***** Information provided

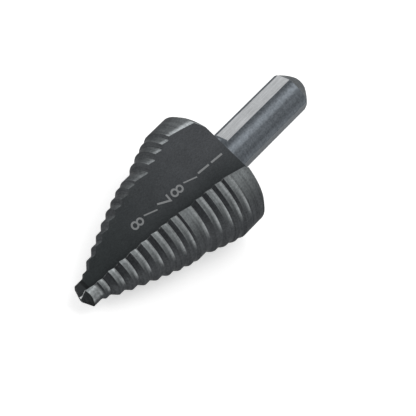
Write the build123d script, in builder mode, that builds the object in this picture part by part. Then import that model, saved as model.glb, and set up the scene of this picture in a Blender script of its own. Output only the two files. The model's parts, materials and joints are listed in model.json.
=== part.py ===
from build123d import *

import os
from math import cos, radians, sin, sqrt, tan

# A two-flute step drill with fourteen steps and a three-flat shank, in millimetres.
# It is modelled standing on its shank, with its axis on Z, the back of its head at z = 0 and
# the floor of its first flute facing +X. It is then laid down as it comes to rest.

# --- Driving dimensions ---

# Steps, from the point to the shank: cutting diameters and the lengths of their lands
pilot_diameter, pilot_land = 5.8, 2.4
second_diameter, second_land = 7.0, 1.2
narrow_land = 1.5
lower_diameters = (9.7, 12.0, 14.2, 16.3, 18.2, 19.9, 21.4)
first_hole_diameter, first_hole_land = 22.225, 3.0
upper_diameters = (24.4, 26.1, 27.5)
second_hole_diameter, second_hole_land = 28.575, 6.2
riser_angle = 45.0  # from the axis
riser_foot = 0.25  # an easing where each riser meets the land in front of it
back_chamfer = 1.0

# Relief: each lobe is turned about an axis of its own, off the drill's axis
relief_offset = 0.1
relief_direction = 65.0

# Point: a lip facet and a heel facet on each lobe
point_angle = 135.0
lip_relief = 18.0
heel_slope = 26.5
heel_turn = 100.0  # from the lip back to the way that the heel facet falls
heel_lift = 0.05

# Flutes: a flat floor that falls towards the point, and an undercut cutting face
flute_count = 2
floor_angle = 16.2
floor_turn = 2.0  # about the drill's axis, so that the floor lies lower at its heel
web = 1.0
web_length = 2.4
undercut = 20.4
skew = 13.3
flute_root_radius = 0.4
seam_direction = 30.0  # the middle of the flute, where the two lobes meet

# Shank: a round collar below the head, then the grip with its flats, and a crowned end
shank_diameter = 9.525
shank_length = 26.4
shank_root = 0.4
end_length = 2.7
end_diameter = 4.1
end_crown = 14.0  # the radius of the crowned end's profile
collar_length = 3.9
grip_diameter = 9.5
flat_count = 3
flat_depth = 0.29
flat_direction = 44.0
run_out_radius = 1.0
run_out_overlap = 0.1  # how far each flat's run-out reaches into the collar

# Rest: the axis falls towards the point, with one flute down and the other up
rest_fall = 12.15
rest_direction = 18.15  # the side of the standing drill that is then on top

# --- Sizes that follow ---

diameters = [pilot_diameter, second_diameter, *lower_diameters, first_hole_diameter]
diameters += [*upper_diameters, second_hole_diameter]
lands = [pilot_land, second_land] + [narrow_land] * len(lower_diameters) + [first_hole_land]
lands += [narrow_land] * len(upper_diameters) + [second_hole_land]
radii = [diameter / 2 for diameter in diameters]
last_step = len(radii) - 1
outer_radius = radii[last_step]
shank_radius = shank_diameter / 2

# Heights of both ends of each land above the back of the head
land_backs, land_fronts = [], []
height = 0.0
for step in reversed(range(len(radii))):
    land_backs.insert(0, height)
    height += lands[step]
    land_fronts.insert(0, height)
    if step > 0:
        height += (radii[step] - radii[step - 1]) / tan(radians(riser_angle))
lip_slope = 1 / tan(radians(point_angle / 2))
point_height = land_fronts[0] + radii[0] * lip_slope
reach = 2 * outer_radius + point_height  # how far the cutting solids run past the head
grip_radius = grip_diameter / 2
run_out_length = sqrt(run_out_radius**2 - (run_out_radius - flat_depth) ** 2)


def around(angle, distance=1.0, height=0.0):
    """The point at this angle about the drill's axis."""
    return Vector(distance * cos(radians(angle)), distance * sin(radians(angle)), height)


def falling(angle, slope, height):
    """A plane through the axis at this height that falls by this slope towards this angle."""
    return Plane(origin=(0, 0, height), z_dir=around(angle, slope, 1))


relief_axis = around(relief_direction, relief_offset)
edge_shift = relief_offset * cos(radians(relief_direction))

# --- Head: two cutting lobes, each turned about the axis of its own relief ---

with BuildPart() as lobe:
    section_plane = Plane(origin=relief_axis, x_dir=(1, 0, 0), z_dir=(0, -1, 0))
    with BuildSketch(section_plane) as section:
        with BuildLine():
            outline = [(0, 0), (outer_radius - edge_shift - back_chamfer, 0)]
            outline.append((outer_radius - edge_shift, back_chamfer))
            for step in reversed(range(len(radii))):
                if step < last_step:
                    outline.append((radii[step] - edge_shift, land_backs[step]))
                outline.append((radii[step] - edge_shift, land_fronts[step]))
            outline[-1] = (radii[0] - edge_shift, point_height)
            outline.append((0, point_height))
            Polyline(*outline, close=True)
        make_face()
        riser_feet = [
            corner
            for corner in section.vertices()
            if any(abs(corner.Y - back) < 1e-6 for back in land_backs[:last_step])
        ]
        chamfer(riser_feet, length=riser_foot)
    revolve(axis=Axis(relief_axis, (0, 0, 1)))
    seam = Plane(origin=(0, 0, 0), z_dir=around(seam_direction + 90))
    split(bisect_by=seam, keep=Keep.BOTTOM)

# --- One flute, as the solid that is ground away ---

cutting_face = Plane(
    origin=(0, 0, point_height),
    z_dir=(-tan(radians(undercut)), 1, -tan(radians(skew))),
)
with BuildPart() as flute:
    side_plane = Plane(origin=(0, 0, 0), x_dir=around(floor_turn), z_dir=around(floor_turn - 90))
    with BuildSketch(side_plane):
        with BuildLine():
            web_end = point_height - web_length
            floor_drop = tan(radians(floor_angle))
            Polyline(
                (web / 2, point_height + reach),
                (web / 2, web_end),
                (web / 2 + (web_end + reach) * floor_drop, -reach),
                (2 * reach, -reach),
                (2 * reach, point_height + reach),
                close=True,
            )
        make_face()
    extrude(amount=2 * reach, both=True)
    split(bisect_by=cutting_face, keep=Keep.TOP)
    root_edges = flute.edges().filter_by(
        lambda edge: all(abs(cutting_face.to_local_coords(edge @ end).Z) < 1e-6 for end in (0, 1))
    )
    fillet(root_edges.sort_by(Axis.X)[:2], radius=flute_root_radius)

# --- One shank flat, as the solid that is milled away ---

with BuildPart() as flat:
    with BuildSketch(Plane.XZ) as flat_section:
        with BuildLine():
            flat_start = run_out_overlap - collar_length - run_out_length + run_out_radius
            Polyline(
                (grip_radius - flat_depth, flat_start),
                (grip_radius - flat_depth, -shank_length - shank_radius),
                (shank_radius + 2 * run_out_radius, -shank_length - shank_radius),
                (shank_radius + 2 * run_out_radius, flat_start),
                close=True,
            )
        make_face()
        run_out = flat_section.vertices().group_by(Axis.X)[0].sort_by(Axis.Y)[-1]
        fillet(run_out, radius=run_out_radius)
    extrude(amount=shank_diameter, both=True)

# --- The whole drill, standing ---

with BuildPart() as standing:
    with PolarLocations(0, flute_count):
        add(lobe.part)
    for turn in range(flute_count):
        start = undercut + turn * 360 / flute_count
        lip_plane = Plane(
            origin=(0, 0, point_height),
            z_dir=around(start, lip_slope, 1) + around(start - 90, tan(radians(lip_relief))),
        )
        split(bisect_by=lip_plane, keep=Keep.BOTTOM)
        heel_plane = falling(start - heel_turn, tan(radians(heel_slope)), point_height + heel_lift)
        split(bisect_by=heel_plane, keep=Keep.BOTTOM)
    with PolarLocations(0, flute_count):
        add(flute.part, mode=Mode.SUBTRACT)
    with BuildSketch(Plane.XY):
        Circle(shank_radius)
    extrude(amount=-collar_length)
    root_circle = standing.edges().filter_by(GeomType.CIRCLE).filter_by(
        lambda edge: abs(edge.radius - shank_radius) < 1e-6 and abs(edge.center().Z) < 1e-6
    )
    chamfer(root_circle, length=shank_root)
    with BuildSketch(Plane.XZ):
        with BuildLine():
            grip = Polyline(
                (end_diameter / 2, -shank_length),
                (0, -shank_length),
                (0, -collar_length),
                (grip_radius, -collar_length),
                (grip_radius, end_length - shank_length),
            )
            RadiusArc(grip @ 1, grip @ 0, end_crown)
        make_face()
    revolve(axis=Axis.Z)
    with PolarLocations(0, flat_count, start_angle=flat_direction):
        add(flat.part, mode=Mode.SUBTRACT)

# --- The drill as it lies, centred over the origin on the surface ---

axis_way = Vector(cos(radians(rest_fall)), 0, -sin(radians(rest_fall)))
top_way = Vector(sin(radians(rest_fall)), 0, cos(radians(rest_fall)))
floor_way = top_way.rotate(Axis((0, 0, 0), axis_way), -rest_direction)
lying = Plane(origin=(0, 0, 0), x_dir=floor_way, z_dir=axis_way)
box = (lying.location * standing.part).bounding_box()
lying.origin = (-box.center().X, -box.center().Y, -box.min.Z)
with BuildPart(lying) as step_drill:
    add(standing.part)

step_drill.part.label = "step_drill"
os.makedirs("parts", exist_ok=True)
export_step(step_drill.part, "parts/step_drill.step")
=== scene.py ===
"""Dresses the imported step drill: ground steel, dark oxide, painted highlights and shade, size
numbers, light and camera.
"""

import json
import logging
import math
from collections.abc import Mapping, Sequence
from dataclasses import dataclass, field
from enum import Enum
from typing import Any

import bmesh
import bpy
from mathutils import Matrix, Vector

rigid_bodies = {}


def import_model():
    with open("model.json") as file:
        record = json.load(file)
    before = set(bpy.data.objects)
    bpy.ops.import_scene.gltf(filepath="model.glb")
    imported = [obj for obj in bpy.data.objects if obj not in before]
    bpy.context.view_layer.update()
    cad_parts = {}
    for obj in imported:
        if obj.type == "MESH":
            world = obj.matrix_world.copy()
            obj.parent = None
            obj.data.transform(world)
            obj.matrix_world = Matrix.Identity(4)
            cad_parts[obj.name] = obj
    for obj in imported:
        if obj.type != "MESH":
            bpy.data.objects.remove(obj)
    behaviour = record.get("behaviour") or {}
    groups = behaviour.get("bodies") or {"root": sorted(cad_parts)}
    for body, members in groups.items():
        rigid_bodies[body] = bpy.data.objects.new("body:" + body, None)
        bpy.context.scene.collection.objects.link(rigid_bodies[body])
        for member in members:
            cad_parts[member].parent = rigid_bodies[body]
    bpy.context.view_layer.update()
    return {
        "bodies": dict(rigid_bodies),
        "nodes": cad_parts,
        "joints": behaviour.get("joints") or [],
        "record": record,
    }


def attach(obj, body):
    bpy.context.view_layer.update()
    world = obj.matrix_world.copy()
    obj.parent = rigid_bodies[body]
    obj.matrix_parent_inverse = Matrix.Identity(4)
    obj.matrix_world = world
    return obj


MM = 0.001
NODE = "step_drill"
BODY = "root"

log = logging.getLogger("step_drill")


def level(shade: float) -> float:
    """Turns a display shade into a linear one.

    Args:
        shade: How light a tone looks on screen, from 0 to 255.

    Returns:
        The linear reflectance that displays as that shade.
    """
    share = shade / 255
    return share / 12.92 if share <= 0.04045 else ((share + 0.055) / 1.055) ** 2.4


@dataclass(frozen=True)
class Tone:
    """A surface colour, as display shades of red, green and blue."""

    red: float
    green: float
    blue: float

    def linear(self) -> tuple[float, float, float, float]:
        """Returns the colour as a shader socket takes it."""
        return (level(self.red), level(self.green), level(self.blue), 1.0)


# --- The drill's own sizes, in millimetres ---


@dataclass(frozen=True)
class Steps:
    """The stack of steps, from the point to the back of the head."""

    diameters: tuple[float, ...] = (
        5.8, 7.0, 9.7, 12.0, 14.2, 16.3, 18.2, 19.9, 21.4, 22.225, 24.4, 26.1, 27.5, 28.575,
    )
    lands: tuple[float, ...] = (2.4, 1.2, *(1.5,) * 7, 3.0, *(1.5,) * 3, 6.2)

    def bands(self) -> list[tuple[float, float]]:
        """Works out where each land lies.

        Returns:
            The back and the front height of every land above the back of the head.
        """
        found: list[tuple[float, float]] = []
        height = 0.0
        for index in reversed(range(len(self.lands))):
            found.append((height, height + self.lands[index]))
            height += self.lands[index]
            if index:
                height += (self.diameters[index] - self.diameters[index - 1]) / 2
        return found


@dataclass(frozen=True)
class Flute:
    """A flute's falling floor and its undercut cutting face, and the lobes' relief.

    The angles are in degrees. The web is the steel left between the two flutes at the point,
    and each lobe is round about an axis that lies off the drill's own.
    """

    floor_angle: float = 16.2
    floor_turn: float = 2.0
    web: float = 1.0
    web_end: float = 38.04
    point_height: float = 40.44
    undercut: float = 20.4
    skew: float = 13.3
    seam_direction: float = 30.0
    relief_offset: float = 0.1
    relief_direction: float = 65.0

    def facing(self) -> Vector:
        """Returns the way that the sloping floor faces."""
        tilt, turn = math.radians(self.floor_angle), math.radians(self.floor_turn)
        across = math.cos(tilt)
        return Vector((across * math.cos(turn), across * math.sin(turn), math.sin(tilt)))

    def on_floor(self, across: float, height: float) -> Vector:
        """Finds a point of the sloping floor.

        Args:
            across: How far the point is to the heel's side of the axis.
            height: Its height above the back of the head.

        Returns:
            The point.
        """
        turn = math.radians(self.floor_turn)
        out = self.web / 2 + (self.web_end - height) * math.tan(math.radians(self.floor_angle))
        return Vector(((out - across * math.sin(turn)) / math.cos(turn), across, height))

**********

Print exactly the lines above from the one with "Vector(cos(radians(rest_fall)), 0, -sin(radians(rest_fall)))" to the one with "before = set(bpy.data.objects)", including both.

axis_way = Vector(cos(radians(rest_fall)), 0, -sin(radians(rest_fall)))
top_way = Vector(sin(radians(rest_fall)), 0, cos(radians(rest_fall)))
floor_way = top_way.rotate(Axis((0, 0, 0), axis_way), -rest_direction)
lying = Plane(origin=(0, 0, 0), x_dir=floor_way, z_dir=axis_way)
box = (lying.location * standing.part).bounding_box()
lying.origin = (-box.center().X, -box.center().Y, -box.min.Z)
with BuildPart(lying) as step_drill:
    add(standing.part)

step_drill.part.label = "step_drill"
os.makedirs("parts", exist_ok=True)
export_step(step_drill.part, "parts/step_drill.step")
=== scene.py ===
"""Dresses the imported step drill: ground steel, dark oxide, painted highlights and shade, size
numbers, light and camera.
"""

import json
import logging
import math
from collections.abc import Mapping, Sequence
from dataclasses import dataclass, field
from enum import Enum
from typing import Any

import bmesh
import bpy
from mathutils import Matrix, Vector

rigid_bodies = {}


def import_model():
    with open("model.json") as file:
        record = json.load(file)
    before = set(bpy.data.objects)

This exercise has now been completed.